Te Awa Tupua - ding an sich selbst

Jamie Whyte thinks it is "legislative lunacy" for Parliament to recognise the Whanganui River as being "a person". Once again, it appears Jamie Whyte doesn't really know much about that of which he speaks.

In an opinion piece published on Monday, former Act Party leader Jamie Whyte decries what he sees as Parliament’s recent “legislative lunacy” in conferring personhood status on the Whanganui River. 

Sure, he admits, our law already deems all sorts of other things to be “legal persons”, with the attendant rights and duties this status entails. Companies. Ships. Even New Zealand as a nation.

But, Whyte argues, in each of these cases there’s a sound practical reason for such recognition. Doing so “solves the problem” involved with trying to deal with an entity made up of lots of different members, or where the individual filling an office may change.

By treating the thing, office or entity as if it were a person like you or me the law enables consistency and certainty over time. We know that when we interact with a company or a trust or other legal person that its rights and duties will remain the same no matter if the particular individuals involved with it change.

With a river, Whyte claims, there’s no equivalent “problem” to be solved. Instead he implies that the grant of personhood simply panders to some odd Maori worldview regarding the Whanganui River’s metaphysical status.

The fault with Whyte’s analysis is that it ignores the background circumstances to Parliament’s action. The declaration of personhood status actually does resolve a very real practical problem.

Because if the Whanganui River is not a person, then it is a thing. And if it is a thing, who owns it?

The traditional answer under our common law would be that no-one does, as no-one owns water. And with regard to the bed of the river, the Crown does because legislation says so.

Back in 1999, however, the Waitangi Tribunal issued a lengthy report that fundamentally undermined this answer. Maori had, and continued to claim, interests in the water of the Whanganui River that equate to ownership. And our common law recognises that such claims can establish a “native title” to a resource, even water.

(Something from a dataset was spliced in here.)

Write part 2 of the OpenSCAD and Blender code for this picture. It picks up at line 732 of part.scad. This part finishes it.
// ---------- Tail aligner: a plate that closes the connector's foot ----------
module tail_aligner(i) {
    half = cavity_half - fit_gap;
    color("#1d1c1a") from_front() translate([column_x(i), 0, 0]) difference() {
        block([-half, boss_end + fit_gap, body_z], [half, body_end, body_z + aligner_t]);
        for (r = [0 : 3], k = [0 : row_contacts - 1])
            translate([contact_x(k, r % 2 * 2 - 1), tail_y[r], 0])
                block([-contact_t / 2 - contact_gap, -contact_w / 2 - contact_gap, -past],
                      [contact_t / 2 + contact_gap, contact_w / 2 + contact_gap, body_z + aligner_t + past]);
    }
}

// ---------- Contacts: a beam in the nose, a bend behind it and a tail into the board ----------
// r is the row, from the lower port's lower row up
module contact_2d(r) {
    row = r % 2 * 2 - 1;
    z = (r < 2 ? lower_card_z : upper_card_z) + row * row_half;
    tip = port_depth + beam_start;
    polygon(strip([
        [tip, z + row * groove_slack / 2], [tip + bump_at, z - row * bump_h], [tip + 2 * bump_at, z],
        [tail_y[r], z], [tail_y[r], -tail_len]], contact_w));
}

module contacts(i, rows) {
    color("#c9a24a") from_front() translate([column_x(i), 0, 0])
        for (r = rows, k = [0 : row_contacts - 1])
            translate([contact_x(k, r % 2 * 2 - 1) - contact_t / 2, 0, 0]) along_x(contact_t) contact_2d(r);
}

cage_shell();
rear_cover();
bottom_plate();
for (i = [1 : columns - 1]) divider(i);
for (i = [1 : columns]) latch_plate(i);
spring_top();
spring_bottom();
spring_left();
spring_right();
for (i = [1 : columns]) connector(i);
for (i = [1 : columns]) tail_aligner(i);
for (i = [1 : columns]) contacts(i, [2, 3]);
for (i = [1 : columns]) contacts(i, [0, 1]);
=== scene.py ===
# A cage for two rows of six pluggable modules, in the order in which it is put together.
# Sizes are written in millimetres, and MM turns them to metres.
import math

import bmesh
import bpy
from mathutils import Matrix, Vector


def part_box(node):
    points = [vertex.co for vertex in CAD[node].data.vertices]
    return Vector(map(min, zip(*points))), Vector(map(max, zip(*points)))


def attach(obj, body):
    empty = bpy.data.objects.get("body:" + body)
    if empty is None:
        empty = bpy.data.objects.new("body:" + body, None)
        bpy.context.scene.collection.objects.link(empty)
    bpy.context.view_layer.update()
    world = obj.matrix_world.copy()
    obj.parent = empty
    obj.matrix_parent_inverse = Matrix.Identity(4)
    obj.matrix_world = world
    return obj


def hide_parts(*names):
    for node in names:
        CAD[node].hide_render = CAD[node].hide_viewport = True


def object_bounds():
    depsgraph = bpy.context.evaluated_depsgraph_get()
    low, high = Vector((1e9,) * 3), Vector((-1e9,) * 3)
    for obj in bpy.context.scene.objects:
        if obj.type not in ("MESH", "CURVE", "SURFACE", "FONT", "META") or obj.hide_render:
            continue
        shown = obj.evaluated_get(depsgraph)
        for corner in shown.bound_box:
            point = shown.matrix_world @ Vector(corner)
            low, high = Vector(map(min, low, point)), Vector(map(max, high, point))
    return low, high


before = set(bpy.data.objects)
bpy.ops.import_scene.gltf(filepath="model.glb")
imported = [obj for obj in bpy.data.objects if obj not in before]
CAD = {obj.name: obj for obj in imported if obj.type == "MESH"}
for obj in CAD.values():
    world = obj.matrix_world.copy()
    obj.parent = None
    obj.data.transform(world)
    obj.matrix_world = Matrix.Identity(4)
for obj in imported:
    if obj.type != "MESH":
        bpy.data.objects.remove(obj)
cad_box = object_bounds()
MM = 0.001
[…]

In addition, Maori possessed and continued to assert rights of ownership over the Whanganui River bed. Those rights had been unilaterally overridden by legislation without any discussion with Maori, breaching Treaty guarantees.

Consequently, under both common law principles and the Treaty of Waitangi, Whanganui Maori had a very real claim to be recognised as being the owners of the Whanganui River.

So the subsequent negotiations between Maori and the Crown over remedying historic wrongs took place against a backdrop where the Waitangi Tribunal recommended that the Crown recognise Iwi as having ownership rights over the Whanganui River. Which was not something that the Crown was eager to do.

In that context, legislative recognition of the Whanganui River as a person in its own right represents a neat compromise. It removes fraught questions of “ownership” from the picture, instead focusing Maori and the Crown on the joint business of how best to manage the river.

The case of Te Urewera demonstrates even more clearly that the conferral of personhood can help compromise an otherwise intractable conflict. Since 2014, legislation has deemed the former Te Urewera National Park to be a “legal entity [with] all the rights, powers, duties, and liabilities of a legal person.”

However, this only occurred after then-Prime Minister John Key in 2010 reportedly vetoed a proposal to transfer title to the park from the Crown to the Ngai Tuhoe Iwi. Apparently, he was concerned at the likely political response to giving ownership of a National Park over to Maori.

Thus, the compromise of declaring Te Urewera to be in effect the owner of itself, with management and oversight by a joint Crown-Iwi board, was reached.

It is true these compromises can only work because they are consistent with a Maori worldview that does not see natural resources as things to be owned, but rather entities in their own right with which people interact. Treaty Negotiation Minister Chris Finlayson is right to note that for Maori, “their geographic region is part and parcel of who they are.”

But they also work because the legal traditions inherited from the United Kingdom are flexible enough to incorporate new ways of thinking about our world and how we relate to it. We recognise companies as persons so we can make contracts with them. And we recognise a river as a person so we don’t have to fight about who owns it.

(May I just point out here that this legal flexibility and the way it could be used to move past the thorny question of ownership was noted back in 2010 by my colleague at the Otago Law Faculty (and, probably more importantly, my wife) Professor Jacinta Ruru. You should go read what she and one of her students said about it here.)

I guess that Jamie Whyte may still regard this problem-solving approach as being ludicrous and unprincipled. In which case, I am sure that Maori would tautoko his korero in support of giving them full ownership rights over the places concerned. For after all, surely his classical liberal philosophy would never countenance the State continuing to claim ownership of property that was forcibly and unwillingly taken from its original owners?